>>
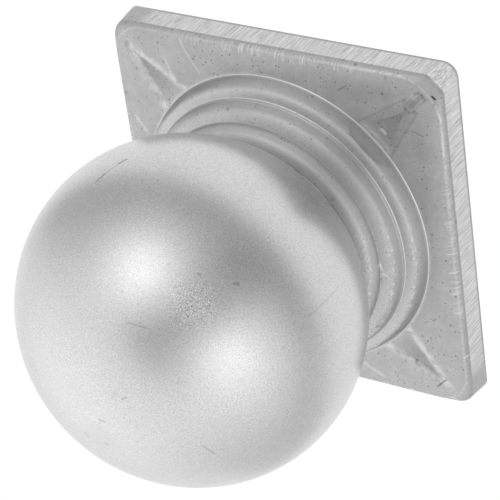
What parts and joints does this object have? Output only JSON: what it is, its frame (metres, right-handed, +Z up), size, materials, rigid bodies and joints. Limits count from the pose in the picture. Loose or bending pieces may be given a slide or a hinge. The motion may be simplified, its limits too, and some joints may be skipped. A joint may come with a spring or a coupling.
{
  "type": "ball-top post cap finial",
  "caption": "Raw steel post cap: a large, slightly flattened ball on a square pressed cap with stepped rings, an arrowhead dent in each corner and a short ground skirt.",
  "frame": {"origin": "middle of the square on the plane of the skirt's rim, under the ball's centre", "axes": "+Z up through the ball, +X and +Y square to the skirt's sides"},
  "size_m": [0.108, 0.108, 0.1094],
  "materials": {
    "satin_steel": "satin, finely blasted and lightly polished",
    "raw_steel": "bare pressed sheet, skirt and corners belt-ground"
  },
  "bodies": {
    "root": {"ball": "satin_steel", "cap_plate": "raw_steel"}
  },
  "joints": []
}
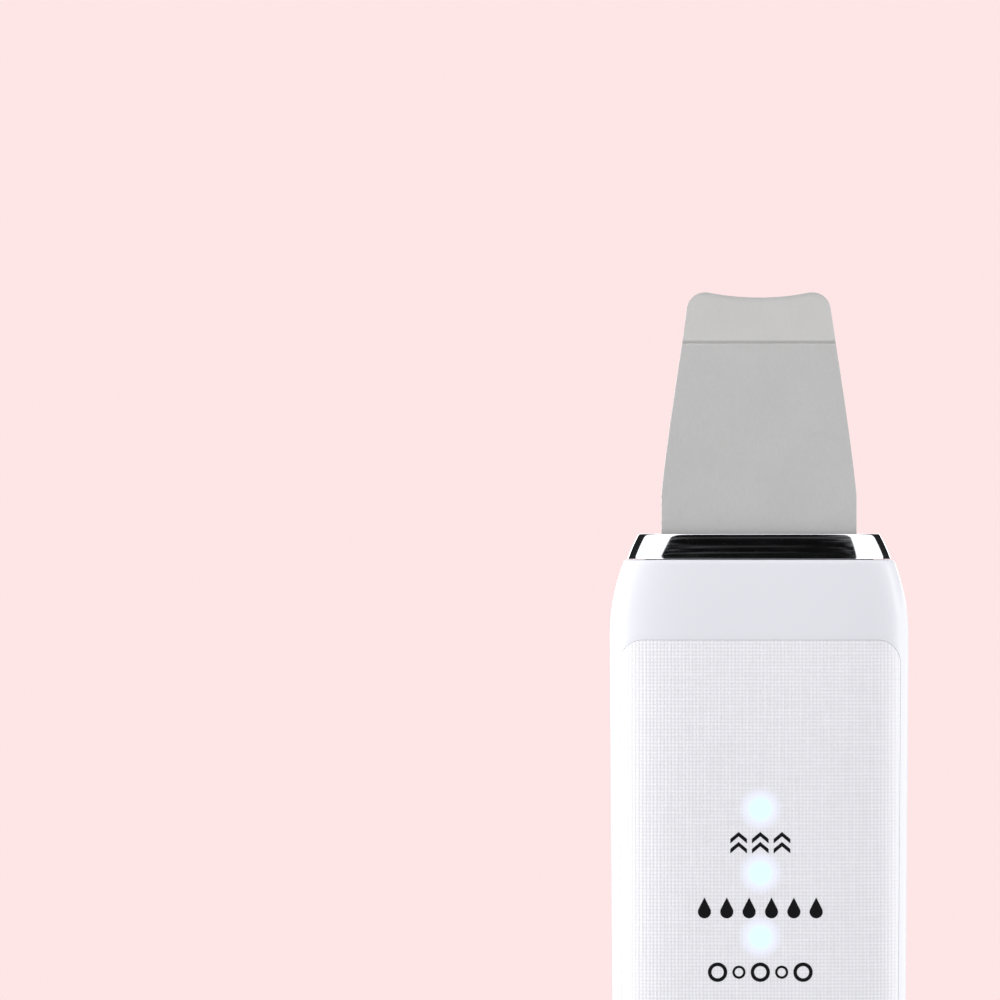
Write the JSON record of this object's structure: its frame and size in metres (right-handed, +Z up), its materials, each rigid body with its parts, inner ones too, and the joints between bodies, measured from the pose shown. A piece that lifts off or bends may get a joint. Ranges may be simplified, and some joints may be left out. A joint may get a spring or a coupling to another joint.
{
  "type": "ultrasonic skin scrubber",
  "caption": "Slim upright white handle with a woven-textured front panel, lights and buttons, a chrome collar and a flat steel blade with a bent, dished tip.",
  "frame": {"origin": "middle of the flat foot of the handle, on the surface it stands on", "axes": "+Z up the handle to the blade, -Y the front with the lights and buttons, +Y the palm side"},
  "size_m": [0.0448, 0.0182, 0.1733],
  "materials": {
    "white_shell": "smooth satin white",
    "woven_panel": "translucent white with a fine woven texture",
    "collar_chrome": "mirror",
    "blade_steel": "fine brushed",
    "cap_metal": "satin, dished",
    "seal_rubber": "matte silicone",
    "clamp_aluminium": "as cast",
    "piezo_ceramic": "silvered ceramic on brass",
    "grey_foam": "closed-cell foam",
    "board_laminate": "green solder mask",
    "chip_black": "moulded",
    "ferrite": "sintered",
    "coil_tape": "wound wire under tape",
    "capacitor_sleeve": "shrink sleeve",
    "chip_ceramic": "fired",
    "led_package": "pale blue light",
    "light_guide": "clear moulded",
    "plunger_grey": "moulded",
    "plated_steel": "nickel plated",
    "cell_film": "aluminium laminate film",
    "header_nylon": "moulded",
    "red_insulation": "soft insulation",
    "black_insulation": "soft insulation",
    "spring_bronze": "plain"
  },
  "bodies": {
    "handle": {"front_shell": "white_shell", "rear_shell": "white_shell", "screw_caps": "white_shell", "front_panel": "woven_panel", "head_collar": "collar_chrome", "power_bezel": "collar_chrome", "mode_bezel": "collar_chrome", "blade": "blade_steel", "rear_electrode": "blade_steel", "blade_seal": "seal_rubber", "front_clamp": "clamp_aluminium", "rear_clamp": "clamp_aluminium", "piezo_disc": "piezo_ceramic", "piezo_damper": "grey_foam", "battery_pad": "grey_foam", "main_board": "board_laminate", "microcontroller": "chip_black", "charge_controller": "chip_black", "drive_transistor": "chip_black", "light_shroud": "chip_black", "power_switch_housing": "chip_black", "mode_switch_housing": "chip_black", "usb_socket_tongue": "chip_black", "transformer_core": "ferrite", "choke_coil": "ferrite", "transformer_coil": "coil_tape", "reservoir_capacitor": "capacitor_sleeve", "chip_parts": "chip_ceramic", "indicator_led_1": "led_package", "indicator_led_2": "led_package", "indicator_led_3": "led_package", "light_pipe_1": "light_guide", "light_pipe_2": "light_guide", "light_pipe_3": "light_guide", "usb_socket_shell": "plated_steel", "shell_screws": "plated_steel", "clamp_screws": "plated_steel", "board_screws": "plated_steel", "battery_cell": "cell_film", "battery_header": "header_nylon", "battery_lead_red": "red_insulation", "transducer_lead_red": "red_insulation", "battery_lead_black": "black_insulation", "transducer_lead_black": "black_insulation", "electrode_spring": "spring_bronze"},
    "power_button": {"power_button_cap": "cap_metal", "power_switch_plunger": "plunger_grey"},
    "mode_button": {"mode_button_cap": "cap_metal", "mode_switch_plunger": "plunger_grey"}
  },
  "joints": [
    {"name": "power_button_press", "type": "slide", "parent": "handle", "child": "power_button", "axis": [0, 1, 0], "range_m": [0, 0.0005], "stiffness_N_per_m": 1500},
    {"name": "mode_button_press", "type": "slide", "parent": "handle", "child": "mode_button", "axis": [0, 1, 0], "range_m": [0, 0.0005], "stiffness_N_per_m": 1500}
  ]
}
<<
Job:
Please reproduce every line of the material word for word.

Reply:
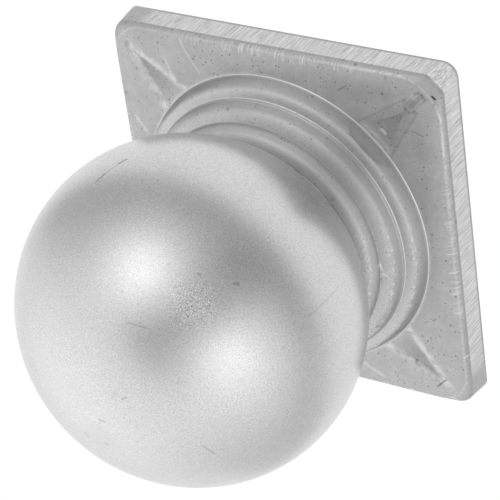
What parts and joints does this object have? Output only JSON: what it is, its frame (metres, right-handed, +Z up), size, materials, rigid bodies and joints. Limits count from the pose in the picture. Loose or bending pieces may be given a slide or a hinge. The motion may be simplified, its limits too, and some joints may be skipped. A joint may come with a spring or a coupling.
{
  "type": "ball-top post cap finial",
  "caption": "Raw steel post cap: a large, slightly flattened ball on a square pressed cap with stepped rings, an arrowhead dent in each corner and a short ground skirt.",
  "frame": {"origin": "middle of the square on the plane of the skirt's rim, under the ball's centre", "axes": "+Z up through the ball, +X and +Y square to the skirt's sides"},
  "size_m": [0.108, 0.108, 0.1094],
  "materials": {
    "satin_steel": "satin, finely blasted and lightly polished",
    "raw_steel": "bare pressed sheet, skirt and corners belt-ground"
  },
  "bodies": {
    "root": {"ball": "satin_steel", "cap_plate": "raw_steel"}
  },
  "joints": []
}
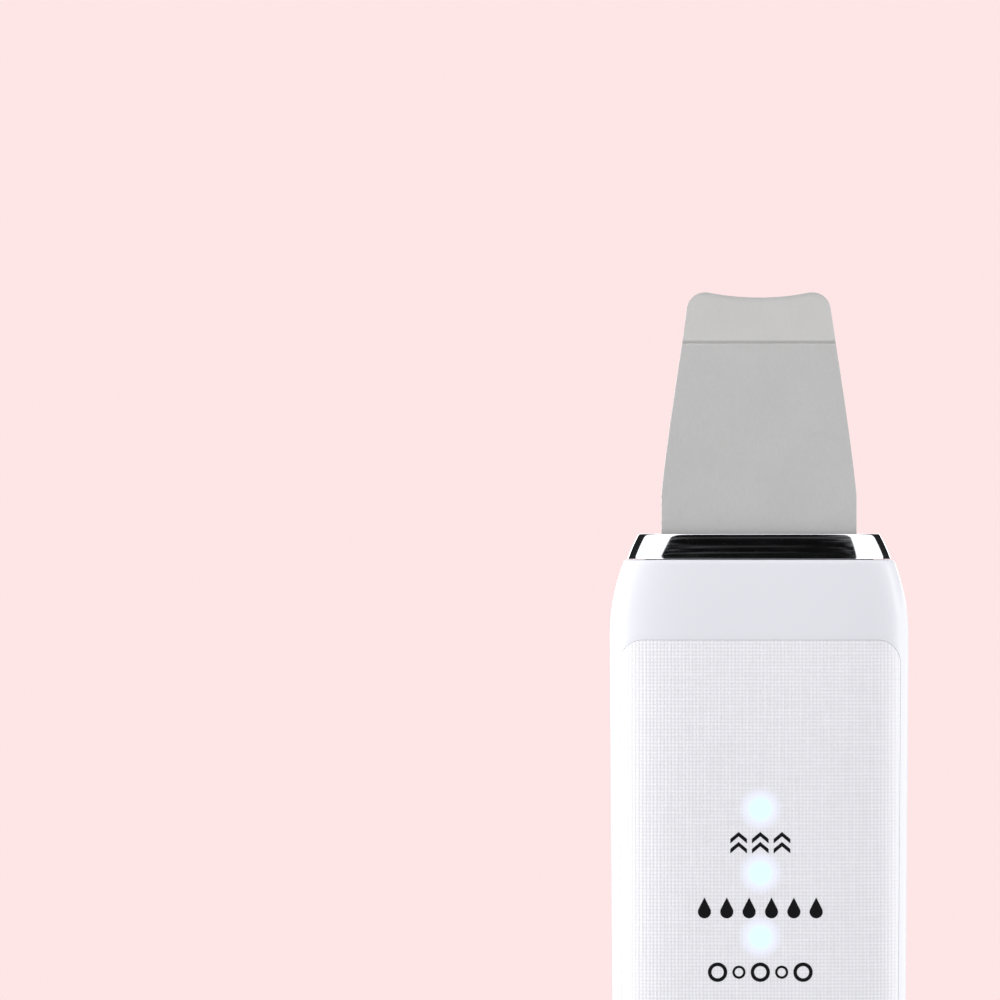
Write the JSON record of this object's structure: its frame and size in metres (right-handed, +Z up), its materials, each rigid body with its parts, inner ones too, and the joints between bodies, measured from the pose shown. A piece that lifts off or bends may get a joint. Ranges may be simplified, and some joints may be left out. A joint may get a spring or a coupling to another joint.
{
  "type": "ultrasonic skin scrubber",
  "caption": "Slim upright white handle with a woven-textured front panel, lights and buttons, a chrome collar and a flat steel blade with a bent, dished tip.",
  "frame": {"origin": "middle of the flat foot of the handle, on the surface it stands on", "axes": "+Z up the handle to the blade, -Y the front with the lights and buttons, +Y the palm side"},
  "size_m": [0.0448, 0.0182, 0.1733],
  "materials": {
    "white_shell": "smooth satin white",
    "woven_panel": "translucent white with a fine woven texture",
    "collar_chrome": "mirror",
    "blade_steel": "fine brushed",
    "cap_metal": "satin, dished",
    "seal_rubber": "matte silicone",
    "clamp_aluminium": "as cast",
    "piezo_ceramic": "silvered ceramic on brass",
    "grey_foam": "closed-cell foam",
    "board_laminate": "green solder mask",
    "chip_black": "moulded",
    "ferrite": "sintered",
    "coil_tape": "wound wire under tape",
    "capacitor_sleeve": "shrink sleeve",
    "chip_ceramic": "fired",
    "led_package": "pale blue light",
    "light_guide": "clear moulded",
    "plunger_grey": "moulded",
    "plated_steel": "nickel plated",
    "cell_film": "aluminium laminate film",
    "header_nylon": "moulded",
    "red_insulation": "soft insulation",
    "black_insulation": "soft insulation",
    "spring_bronze": "plain"
  },
  "bodies": {
    "handle": {"front_shell": "white_shell", "rear_shell": "white_shell", "screw_caps": "white_shell", "front_panel": "woven_panel", "head_collar": "collar_chrome", "power_bezel": "collar_chrome", "mode_bezel": "collar_chrome", "blade": "blade_steel", "rear_electrode": "blade_steel", "blade_seal": "seal_rubber", "front_clamp": "clamp_aluminium", "rear_clamp": "clamp_aluminium", "piezo_disc": "piezo_ceramic", "piezo_damper": "grey_foam", "battery_pad": "grey_foam", "main_board": "board_laminate", "microcontroller": "chip_black", "charge_controller": "chip_black", "drive_transistor": "chip_black", "light_shroud": "chip_black", "power_switch_housing": "chip_black", "mode_switch_housing": "chip_black", "usb_socket_tongue": "chip_black", "transformer_core": "ferrite", "choke_coil": "ferrite", "transformer_coil": "coil_tape", "reservoir_capacitor": "capacitor_sleeve", "chip_parts": "chip_ceramic", "indicator_led_1": "led_package", "indicator_led_2": "led_package", "indicator_led_3": "led_package", "light_pipe_1": "light_guide", "light_pipe_2": "light_guide", "light_pipe_3": "light_guide", "usb_socket_shell": "plated_steel", "shell_screws": "plated_steel", "clamp_screws": "plated_steel", "board_screws": "plated_steel", "battery_cell": "cell_film", "battery_header": "header_nylon", "battery_lead_red": "red_insulation", "transducer_lead_red": "red_insulation", "battery_lead_black": "black_insulation", "transducer_lead_black": "black_insulation", "electrode_spring": "spring_bronze"},
    "power_button": {"power_button_cap": "cap_metal", "power_switch_plunger": "plunger_grey"},
    "mode_button": {"mode_button_cap": "cap_metal", "mode_switch_plunger": "plunger_grey"}
  },
  "joints": [
    {"name": "power_button_press", "type": "slide", "parent": "handle", "child": "power_button", "axis": [0, 1, 0], "range_m": [0, 0.0005], "stiffness_N_per_m": 1500},
    {"name": "mode_button_press", "type": "slide", "parent": "handle", "child": "mode_button", "axis": [0, 1, 0], "range_m": [0, 0.0005], "stiffness_N_per_m": 1500}
  ]
}